↓
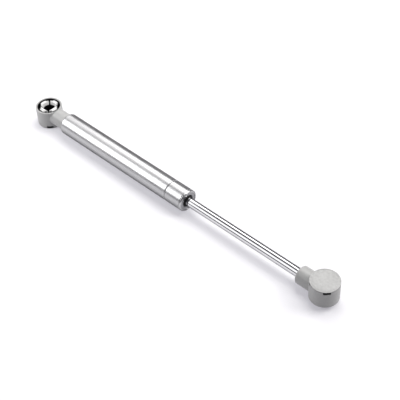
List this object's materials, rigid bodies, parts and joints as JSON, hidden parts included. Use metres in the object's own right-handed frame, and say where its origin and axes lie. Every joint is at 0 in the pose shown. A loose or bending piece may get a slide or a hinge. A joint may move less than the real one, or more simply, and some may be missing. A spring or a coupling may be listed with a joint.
{
  "type": "gas strut stay",
  "caption": "Gas strut stay for a cabinet lid: a silver tube, a sliding chrome rod and a grey clip-on stud socket at each end.",
  "frame": {"origin": "centre of the stud bore in the tube's head, where it crosses the strut's axis", "axes": "+X along the strut towards the rod's head, +Z out of the mouth of the tube's socket"},
  "size_m": [0.2635, 0.0186, 0.0162],
  "materials": {
    "tube_steel": "satin silver",
    "plug_steel": "turned, zinc plated",
    "washer_steel": "zinc plated",
    "rod_chrome": "hard chrome, polished",
    "piston_aluminium": "turned",
    "head_plastic": "moulded nylon, satin grey",
    "cap_plastic": "moulded nylon, fine texture",
    "insert_plastic": "moulded acetal, light grey",
    "guide_plastic": "moulded acetal, black",
    "ring_plastic": "filled PTFE",
    "seal_rubber": "nitrile rubber"
  },
  "bodies": {
    "barrel": {"cylinder_tube": "tube_steel", "end_plug": "plug_steel", "end_plug_o_ring": "seal_rubber", "seal_support_washer": "washer_steel", "rod_seal": "seal_rubber", "guide_bush": "guide_plastic", "guide_o_ring": "seal_rubber", "end_washer": "washer_steel", "tube_socket_body": "head_plastic", "tube_socket_collet": "insert_plastic", "tube_socket_sleeve": "guide_plastic", "tube_socket_cap": "cap_plastic"},
    "piston_seal": {"piston_ring": "ring_plastic"},
    "rod": {"piston_rod": "rod_chrome", "piston": "piston_aluminium", "valve_disc": "washer_steel", "backing_washer": "washer_steel", "rebound_bumper": "seal_rubber", "rod_socket_body": "head_plastic", "rod_socket_collet": "insert_plastic", "rod_socket_sleeve": "guide_plastic", "rod_socket_cap": "cap_plastic"}
  },
  "joints": [
    {"name": "rod_slide", "type": "slide", "parent": "barrel", "child": "piston_seal", "axis": [1, 0, 0], "range_m": [-0.08, 0], "stiffness_N_per_m": 225, "springref_m": 0.267},
    {"name": "rod_spin", "type": "hinge", "parent": "piston_seal", "child": "rod", "pos_m": [0.13, 0, 0], "axis": [1, 0, 0], "continuous": true}
  ]
}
↑
• **Task instructions**: Search the listing for the word "materials". Copy every line in which it occurs.

• **Result for this exercise**:
List this object's materials, rigid bodies, parts and joints as JSON, hidden parts included. Use metres in the object's own right-handed frame, and say where its origin and axes lie. Every joint is at 0 in the pose shown. A loose or bending piece may get a slide or a hinge. A joint may move less than the real one, or more simply, and some may be missing. A spring or a coupling may be listed with a joint.
  "materials": {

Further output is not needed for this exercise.